Vague Definitions & Uncertain Status​
The “middle class,” defined by over 100 criteria (income, assets, education, etc.), lacks a clear global standard. Even by income—often set at 66%-200% of median—it varies widely. Examples: 60% of Japanese (1970s) and 70% of South Koreans (1980s) self-identified as middle class during booms, but post-2008, only 40% of Koreans did (stats showed ~60%). Universally, middle-class individuals typically achieve upward mobility via education and effort, enjoy higher incomes, and live in cities—but are “fragile,” burdened by debt and job insecurity.

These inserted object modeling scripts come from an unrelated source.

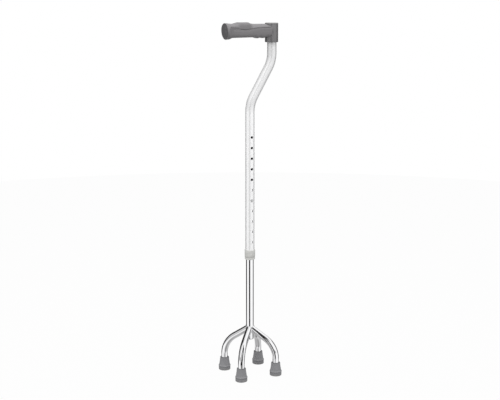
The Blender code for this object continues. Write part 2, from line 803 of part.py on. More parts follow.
def grip_section(distance):
    """Top, bottom and half width of the grip, and how square it is, at a distance from its free end."""
    flare = smooth_step((FLARE_LENGTH + FLANGE_ROUNDING - distance) / FLARE_LENGTH)
    rising = smooth_step((distance - SWELL_START) / SWELL_RAMP)
    falling = smooth_step((SWELL_END - distance) / SWELL_RAMP)
    top = GRIP_HEIGHT / 2 + SWELL_RISE * rising * falling
    bottom = GRIP_HEIGHT / 2 + GRIP_TAPER * smooth_step(1.0 - distance / BUMP_START)
    for number, height in enumerate(BUMP_HEIGHTS):
        away = abs(distance - BUMP_START - number * BUMP_PITCH)
        bottom += height * smooth_step(1.0 - away / (BUMP_WIDTH / 2))
    # The rim of the flange is rounded towards the face
    rounding = max(1.0 - distance / FLANGE_ROUNDING, 0.0)
    flange = FLANGE_DIAMETER / 2 - FLANGE_ROUNDING * (1.0 - math.sqrt(1.0 - rounding**2))
    top += (flange - FLANGE_DROP - top) * flare
    bottom += (flange + FLANGE_DROP - bottom) * flare
    half_width = GRIP_WIDTH / 2 + (flange - GRIP_WIDTH / 2) * flare
    return top, bottom, half_width, GRIP_POWER + (2.0 - GRIP_POWER) * flare, flare


def make_grip(parent):
    """Sleeve on the arbor, coped to the socket."""
    length = GRIP_REACH + socket_x
    flared = FLANGE_ROUNDING + FLARE_LENGTH
    arc = [math.pi / 2 * step / DOME_STEPS for step in range(DOME_STEPS)]
    stations = [FLANGE_ROUNDING * (1.0 - math.cos(turn)) for turn in arc]
    stations += [FLANGE_ROUNDING + FLARE_LENGTH * step / FLARE_STEPS for step in range(FLARE_STEPS)]
    stations += [flared + (length - flared) * step / GRIP_STATIONS for step in range(GRIP_STATIONS + 1)]
    rings = []
    for distance in stations:
        top, bottom, half_width, power, flare = grip_section(distance)
        ring = []
        for side in range(GRIP_SIDES):
            turn = math.tau * side / GRIP_SIDES
            sideways = math.copysign(abs(math.cos(turn)) ** (2.0 / power), math.cos(turn))
            upwards = math.copysign(abs(math.sin(turn)) ** (2.0 / power), math.sin(turn))
            height = upwards * (top if upwards > 0.0 else bottom)
            lean = height * math.tan(FACE_TILT) * flare
            ring.append((distance - GRIP_REACH - lean, half_width * sideways, height))
        rings.append(ring)
    bm = bmesh.new()
    walls = add_loft(bm, rings)
    bm.faces.new(walls[0])
    bm.faces.new(walls[-1])
    mesh = finish_mesh("handle_grip", bm)
    grip = add_object("handle_grip", mesh, parent, "grip_rubber", (0.0, 0.0, grip_height))
    cope_low = grip_height - GRIP_HEIGHT
    cope_high = grip_height + GRIP_HEIGHT
    cope = add_object(
        "grip_cope",
        rod("grip_cope", socket_radius + SEAT_GAP, cope_low, cope_high),
        parent,
        location=(socket_x, 0.0, 0.0),
    )
    combine(grip, cope)
    cap_seat = END_CAP_DIAMETER / 2 + SEAT_GAP
    bore_profile = [
        (0.0, -CUT_OVERRUN),
        (cap_seat, -CUT_OVERRUN),
        (cap_seat, END_CAP_DEPTH),
        (arbor_radius + SEAT_GAP, END_CAP_DEPTH),
        (arbor_radius + SEAT_GAP, length + CUT_OVERRUN),
        (0.0, length + CUT_OVERRUN),
    ]
    bore = add_object(
        "grip_bore",
        in_flange(turned("grip_bore", bore_profile)),
        parent,
        location=(-GRIP_REACH, 0.0, grip_height),
        rotation=(0.0, math.pi / 2, 0.0),
    )
    combine(grip, bore)


def in_flange(mesh):
    """Lowers and leans the wide end of a piece turned round the grip's axis, as the flange does."""
    for vertex in mesh.vertices:
        wide = math.hypot(vertex.co.x, vertex.co.y) > arbor_radius + 2 * SEAT_GAP
        if vertex.co.z > END_CAP_DEPTH + SEAT_GAP / 2:
            continue
        if wide or vertex.co.z < SEAT_GAP / 2:
            vertex.co.x += FLANGE_DROP
        vertex.co.z += vertex.co.x * math.tan(FACE_TILT)
    return mesh


def make_grip_end_cap(parent):
    """Domed disc in the flange, on a stem that fits the arbor's bore."""
    radius = END_CAP_DIAMETER / 2
    inner = END_CAP_DEPTH - SEAT_GAP
    stem = arbor_bore - SEAT_GAP
    profile = dome(radius, 0.0, -END_CAP_DOME)
    profile += [
        (radius, inner),
        (stem, inner),
        (stem, END_CAP_STEM),
        (0.0, END_CAP_STEM),
    ]
    add_object(
        "grip_end_cap",
        in_flange(turned("grip_end_cap", profile)),
        parent,
        "end_cap_plastic",
        location=(-GRIP_REACH, 0.0, grip_height),
        rotation=(0.0, math.pi / 2, 0.0),
    )


clear_scene()
finishes = make_finishes()

base = add_empty("base")
make_lower_tube(base)
make_tube_guide(base)
make_base_plug(base)
make_legs(base)
make_leg_weld(base)
make_feet(base)

button_axis = add_empty("button_axis", (0.0, 0.0, button_height), base)
button_flange = make_snap_button(button_axis)
make_button_spring(base, button_flange)

upper_assembly = add_empty("upper_assembly", parent=base)
make_upper_tube(upper_assembly)
make_collar(upper_assembly)
make_handle_core(upper_assembly)
make_handle_screw(upper_assembly)
make_socket_cap(upper_assembly)
make_grip(upper_assembly)
make_grip_end_cap(upper_assembly)
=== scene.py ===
# Quad cane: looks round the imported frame. Shapes are worked out in millimetres and stored in metres.
import math
import bmesh
import bpy
import numpy as np
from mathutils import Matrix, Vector


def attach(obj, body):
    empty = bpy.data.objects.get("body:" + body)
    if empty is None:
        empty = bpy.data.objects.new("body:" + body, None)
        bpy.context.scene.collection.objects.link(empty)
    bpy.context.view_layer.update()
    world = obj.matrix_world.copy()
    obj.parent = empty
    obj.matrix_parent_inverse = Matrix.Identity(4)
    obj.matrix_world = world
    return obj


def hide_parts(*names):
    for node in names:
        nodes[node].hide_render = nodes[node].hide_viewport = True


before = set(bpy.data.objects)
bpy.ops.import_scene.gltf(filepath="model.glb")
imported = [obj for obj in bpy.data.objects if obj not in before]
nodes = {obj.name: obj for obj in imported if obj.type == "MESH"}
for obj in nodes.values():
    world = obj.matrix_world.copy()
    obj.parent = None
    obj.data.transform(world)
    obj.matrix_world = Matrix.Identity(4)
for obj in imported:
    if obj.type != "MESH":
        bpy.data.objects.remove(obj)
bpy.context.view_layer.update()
scene = bpy.context.scene
mm = 0.001
print("frame loaded:", len(nodes), "nodes")


# Shader graphs

class Number:
    # A number in a shader. Each operator adds one Math node.
    def __init__(self, graph, socket):
        self.graph = graph
        self.socket = socket

    def join(self, operation, first, second=0.0):
        # the Math node of two values
        return self.graph.add("Math", {"operation": operation}, {0: first, 1: second})

    def __add__(self, other):
        return self.join("ADD", self, other)

    def __radd__(self, other):
        return self.join("ADD", other, self)

    def __sub__(self, other):
        return self.join("SUBTRACT", self, other)

    def __rsub__(self, other):
        return self.join("SUBTRACT", other, self)

    def __mul__(self, other):
        return self.join("MULTIPLY", self, other)

    def __rmul__(self, other):
        return self.join("MULTIPLY", other, self)

    def __pow__(self, other):
        return self.join("POWER", self, other)

    def __abs__(self):
        return self.join("ABSOLUTE", self)

    def out(self, name):
        # another output of the same node
        return Number(self.graph, self.socket.node.outputs[name])


class Graph:
    # A node tree. The method add makes any node, and the others are what the finishes use often.
    def __init__(self, tree):
        self.tree = tree

    def add(self, kind, settings=None, sockets=None, output=0):
        # one node of this type: its settings first, then its sockets
        node = self.tree.nodes.new("ShaderNode" + kind)
        for name, setting in (settings or {}).items():
            setattr(node, name, setting)
        self.feed(node, sockets or {})
        return Number(self, node.outputs[output]) if node.outputs else None

    def feed(self, node, sockets):
        # a link where the value is a Number, or else a fixed value
        for name, value in sockets.items():
            if isinstance(value, Number):
                self.tree.links.new(value.socket, node.inputs[name])
            else:
                node.inputs[name].default_value = value

    def part(self, place, axis):
        # one coordinate of a place
        return self.add("SeparateXYZ", None, {0: place}, axis)

    def noise(self, place, scale, detail=3.0, roughness=0.55):
        # clouds from 0 to 1, as many to the metre as the scale says
        sockets = {"Vector": place, "Scale": scale, "Detail": detail, "Roughness": roughness}
        return self.add("TexNoise", None, sockets)

    def streaks(self, place, scales, detail=3.0, roughness=0.55):
        # noise of the place times a scale for each axis, so that it can run long in one of them
        scaled = self.add("VectorMath", {"operation": "MULTIPLY"}, {0: place, 1: scales})
        return self.noise(scaled, 1.0, detail, roughness)

    def ramp(self, value, low, high, start=0.0, end=1.0):
        # start below low, end above high, a smooth step between
        settings = {"interpolation_type": "SMOOTHSTEP"}
        return self.add("MapRange", settings, {0: value, 1: low, 2: high, 3: start, 4: end})

    def blend(self, factor, first, second):
        # one colour into another
        settings = {"data_type": "RGBA", "clamp_factor": True}
        return self.add("Mix", settings, {0: factor, 6: first, 7: second}, 2)

    def bump(self, height, distance, strength=1.0):
        # a normal leaned by a height, of this many metres from 0 to 1
        return self.add("Bump", None, {"Height": height, "Distance": distance, "Strength": strength})


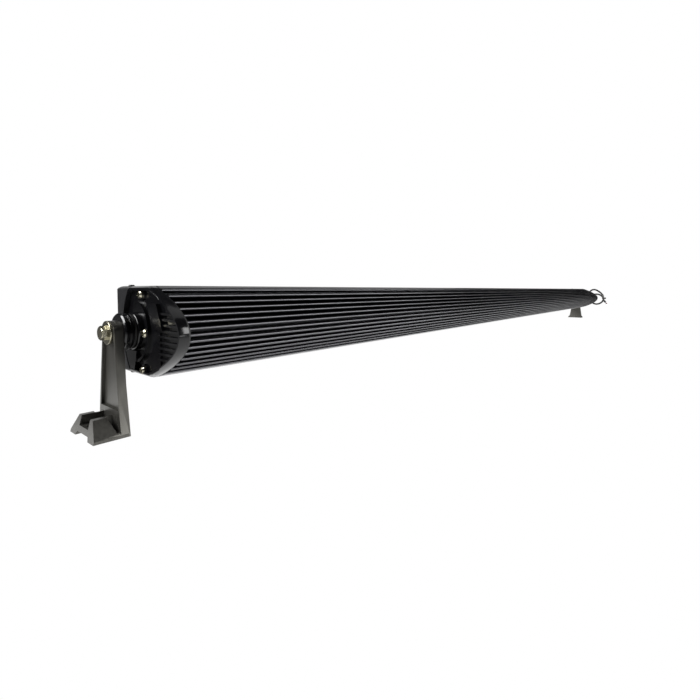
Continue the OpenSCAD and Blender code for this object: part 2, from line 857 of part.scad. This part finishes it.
module pivot_bolt() {
    rod_x(head_x - bolt_len, head_x, bolt_d / 2, bolt_d / 2);
    intersection() {
        hex_x(head_x, head_x + head_t, bolt_af);
        union() {
            rod_x(head_x, head_x + head_t - 0.7, bolt_af, bolt_af);
            rod_x(head_x + head_t - 0.7, head_x + head_t, bolt_af * 0.62, bolt_af * 0.5);
        }
    }
}

module right_pivot_bolt() {
    color([0.8, 0.78, 0.7]) at_pivot(1) pivot_bolt();
}

module left_pivot_bolt() {
    color([0.8, 0.78, 0.7]) at_pivot(-1) pivot_bolt();
}

module flat_washer() {
    difference() {
        rod_x(washer_x, washer_x + washer_t, washer_d / 2, washer_d / 2);
        rod_x(washer_x - 1, washer_x + washer_t + 1, bolt_d / 2 + 0.15, bolt_d / 2 + 0.15);
    }
}

module right_flat_washer() {
    color([0.75, 0.74, 0.7]) at_pivot(1) flat_washer();
}

module left_flat_washer() {
    color([0.75, 0.74, 0.7]) at_pivot(-1) flat_washer();
}

// ---------- brackets ----------

// Rounded top of a leg, wider than a half circle would be
function top_curve(half_w, height, steps = 16) = [
    for (i = [0:steps])
        let (turn = 180 * i / steps)
            [half_w * sign(cos(turn)) * pow(abs(cos(turn)), 0.8), height * pow(sin(turn), 0.8)]
];

// Leg outline: round top, sides spreading to the foot; drawn in by inset, cut off at floor_z
module leg_outline(inset, floor_z) {
    front = foot_shift - foot_w / 2 + leg_front_in;
    back = foot_shift + foot_w / 2;
    intersection() {
        polygon(concat(top_curve(leg_half_w - inset, leg_top_h - inset), [
            [front + inset, -axis_h], [back - inset, -axis_h], [back - leg_back_in - inset, -axis_h / 2]
        ]));
        translate([-50, floor_z]) square([100, 100]);
    }
}

// Hollow of the leg's channel, open at the top, with a pad left round the pivot hole
module leg_channel(floor_z) {
    half_w = leg_half_w - flange_t;
    difference() {
        union() {
            leg_outline(flange_t, floor_z);
            translate([-half_w, 0]) square([2 * half_w, leg_top_h + 1]);
        }
        circle(r = pad_r);
    }
}

module foot_profile() {
    half_w = foot_w / 2;
    half_top = foot_top_w / 2;
    half_groove = groove_w / 2;
    half_channel = channel_w / 2;
    polygon([
        [-half_w, 0], [-half_channel - 1.5, 0], [-half_channel, channel_d],
        [half_channel, channel_d], [half_channel + 1.5, 0], [half_w, 0],
        [half_w, foot_edge], [half_top, foot_h], [half_groove, foot_h],
        [half_groove, groove_floor], [-half_groove, groove_floor], [-half_groove, foot_h],
        [-half_top, foot_h], [-half_w, foot_edge]
    ]);
}

module bracket() {
    bore_r = bolt_d / 2 + 0.05;
    recess_floor = -axis_h + foot_h + crossbar_t;
    difference() {
        union() {
            along_x(leg_x, leg_out) leg_outline(0, -axis_h + eps);
            along_x(leg_x + 1, foot_end) translate([foot_shift, -axis_h]) foot_profile();
        }
        // Channel open to the outside
        along_x(leg_web, leg_out + 1) leg_channel(recess_floor);
        // Leaning end of the foot
        translate([foot_end, 0, -axis_h]) rotate([0, -atan(foot_lean / foot_h), 0])
            translate([0, -60, -5]) cube([30, 120, 60]);
        // Notches between the leg and the foot's two cheeks
        for (y = [-1, 1])
            translate([notch_x, foot_shift + y * (notch_from + notch_len / 2), -axis_h + notch_z])
                rotate([90, 0, 0]) linear_extrude(notch_len, center = true) {
                    circle(r = notch_r);
                    polygon([
                        [-notch_r, 0.2], [notch_r, 0.2],
                        [notch_r + notch_spread, notch_h + 0.2], [-notch_r, notch_h + 0.2]
                    ]);
                }
        // Pivot hole
        rod_x(leg_x - 1, leg_out + 1, bore_r, bore_r);
        // Hole for the mounting bolt
        translate([foot_hole_x, foot_shift, -axis_h - 1]) cylinder(d = foot_hole_d, h = 20);
    }
}

module right_bracket() {
    color([0.33, 0.33, 0.34]) at_pivot(1) bracket();
}

module left_bracket() {
    color([0.33, 0.33, 0.34]) at_pivot(-1) bracket();
}

// ---------- cord ----------

module gland_body() {
    thread_r = gland_thread_d / 2;
    color([0.1, 0.1, 0.1]) at_end(-1) difference() {
        union() {
            rod_x(gasket_t, gland_boss_x, thread_r, thread_r, gland_at);
            hex_x(gland_boss_x, gland_nut_x, gland_af, gland_at);
        }
        rod_x(0, gland_nut_x + 1, cord_d / 2 + 0.4, cord_d / 2 + 0.4, gland_at);
    }
}

module gland_nut() {
    mid = gland_nut_x + 5;
    outer = gland_af / 2;
    bore_r = cord_d / 2 + 1.3;
    color([0.1, 0.1, 0.1]) at_end(-1) difference() {
        union() {
            hex_x(gland_nut_x, mid, gland_af, gland_at);
            rod_x(mid, mid + 2.5, outer, outer - 1.2, gland_at);
            rod_x(mid + 2.5, gland_nut_x + gland_nut_t, outer - 1.2, bore_r + 0.8, gland_at);
        }
        rod_x(gland_nut_x - 1, gland_tip + 1, bore_r, bore_r, gland_at);
    }
}

module gland_seal() {
    bore_r = cord_d / 2 + 0.05;
    outer = cord_d / 2 + 1.3;
    color([0.06, 0.06, 0.06]) at_end(-1) difference() {
        rod_x(gland_nut_x, gland_tip, outer, outer, gland_at);
        rod_x(gland_nut_x - 1, gland_tip + 1, bore_r, bore_r, gland_at);
    }
}

module cord() {
    color([0.06, 0.06, 0.06]) tube(placed(cord_route), cord_d / 2, 10);
}

// Loop of the tie round two strands, as a section
module tie_outline(grow) {
    reach = 2.8;
    r = cord_d / 2 + 0.1 + grow;
    translate([-reach, 0]) circle(r = r);
    translate([reach, 0]) circle(r = r);
    square([2 * reach, 2 * r], center = true);
}

module cable_tie() {
    band = 1;
    tie_w = 3.4;
    spot = placed([tie_at])[0];
    color([0.07, 0.07, 0.07]) translate(spot) {
        difference() {
            linear_extrude(tie_w, center = true) tie_outline(band);
            linear_extrude(tie_w + 1, center = true) tie_outline(0);
        }
        translate([-1.5, cord_d / 2 + band + 0.1, -2.4]) cube([4.4, 3.4, 4.8]);
        translate([2.8, cord_d / 2 + band + 1.2, -1.4]) cube([7, 1, 2.8]);
    }
}

module heat_shrink() {
    color([0.03, 0.03, 0.03]) tube(placed(shrink_route), cord_d / 2 + 0.5, 12);
}

module core_positive() {
    color([0.65, 0.05, 0.05]) tube(placed(core_route_up), core_d / 2, 8);
}

module core_negative() {
    color([0.03, 0.03, 0.03]) tube(placed(core_route_down), core_d / 2, 8);
}

module wire_ferrules() {
    color([0.8, 0.8, 0.82]) for (route = [core_route_up, core_route_down]) {
        p = placed(route);
        tip = p[len(p) - 1];
        dir = route_dir(p, len(p) - 1);
        tube([tip, tip + ferrule_len * dir], 0.8, 12);
    }
}

housing();
front_bezel();
lens();
lens_gasket();
reflectors();
led_boards();
led_emitters();
thermal_pads();
board_screws();
driver_boards();
driver_inductors();
driver_capacitors();
driver_chips();
input_terminal();
supply_leads();
right_end_cap();
left_end_cap();
right_cap_gasket();
left_cap_gasket();
right_cap_screws();
left_cap_screws();
bezel_screws();
bezel_end_screws();
breather_valve();
right_insert();
left_insert();
right_friction_washer();
left_friction_washer();
right_pivot_spacer();
left_pivot_spacer();
right_pivot_bolt();
left_pivot_bolt();
right_flat_washer();
left_flat_washer();
right_bracket();
left_bracket();
gland_body();
gland_seal();
gland_nut();
cord();
cable_tie();
heat_shrink();
core_positive();
core_negative();
wire_ferrules();
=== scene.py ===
"""Looks of a single-row LED light bar with a finned back: camera, cord, materials, pieces, studio."""

import json
import math

import bmesh
import bpy
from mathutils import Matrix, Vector


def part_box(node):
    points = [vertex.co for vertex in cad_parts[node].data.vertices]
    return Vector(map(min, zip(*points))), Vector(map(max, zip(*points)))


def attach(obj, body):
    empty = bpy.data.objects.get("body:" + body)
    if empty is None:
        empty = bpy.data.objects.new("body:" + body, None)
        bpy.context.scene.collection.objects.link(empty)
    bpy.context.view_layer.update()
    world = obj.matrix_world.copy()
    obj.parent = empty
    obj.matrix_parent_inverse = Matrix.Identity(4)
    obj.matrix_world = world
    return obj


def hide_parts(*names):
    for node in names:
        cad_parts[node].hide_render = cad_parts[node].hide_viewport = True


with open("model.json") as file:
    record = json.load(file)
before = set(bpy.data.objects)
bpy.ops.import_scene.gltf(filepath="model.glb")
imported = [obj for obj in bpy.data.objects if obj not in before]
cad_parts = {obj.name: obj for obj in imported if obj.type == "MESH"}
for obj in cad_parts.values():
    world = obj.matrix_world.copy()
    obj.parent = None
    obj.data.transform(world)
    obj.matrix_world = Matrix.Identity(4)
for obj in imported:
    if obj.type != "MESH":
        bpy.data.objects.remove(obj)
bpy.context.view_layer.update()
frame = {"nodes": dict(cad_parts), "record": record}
MM = 0.001
LIGHT = "light"
SIDES = ("right", "left")


# ---------- camera ----------

# Steps along x, y and z from the highest corner of the cordless end's cap to the camera
CAMERA_FROM_CAP = (0.1153, 0.2206, -0.0025)
CAMERA_YAW = math.radians(39.51)
CAMERA_DIP = math.radians(2.849)
SENSOR_WIDTH = 36.0
FOCAL_LENGTH = 21.08
LENS_SHIFT = -0.0571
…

Long-Term Decline & Widening Gaps​
Globally, the middle class is shrinking. In the US, their share fell from 61% (1971) to 51% (2023); Japan transformed from a middle-class society to an “M-shaped” one post-1990s bubble. A 2019 OECD report noted middle-class income share dropped from 65% (1980s) to 54% (2024) in France, with inequality within the class worsening (top 10% earn 3.2x bottom 10%, up from 2.4x in 2000s). Developing nations (e.g., China) see expansion in numbers but face precariousness due to housing, education, and healthcare costs.


Root Causes: Economic Shifts & Asset Volatility​
Middle-class instability stems from economic changes: deindustrialization (US lost 26% of manufacturing jobs since 1970s), globalization (jobs shifting to low-cost regions), and the “dual labor market” (high-paying “good jobs” vs. insecure “bad jobs”). Asset reliance (real estate, stocks, education) backfires—property and stock market declines, “credential inflation,” and financialization reduce resilience. Post-2008, QE helped the wealthy but hurt the middle class.


Mindset Traps & Internal Pressures​
Middle-class anxiety is also self-inflicted. As described in Korea, many inflate standards by emulating the wealthy—buying luxury/knockoffs, indulging in “conspicuous consumption” (organic food, fitness), and competing in costly private education for kids. Six common traps (e.g., excessive education spending, high mortgages) drain finances. Experts urge mindset reform: rethinking budgets, cutting unnecessary expenses, and adapting to economic realities.


Bottom Line​
From shrinking numbers to fragile stability, the global middle class faces external pressures (economic shifts) and internal traps (overconsumption), threatening its traditional role as a societal anchor.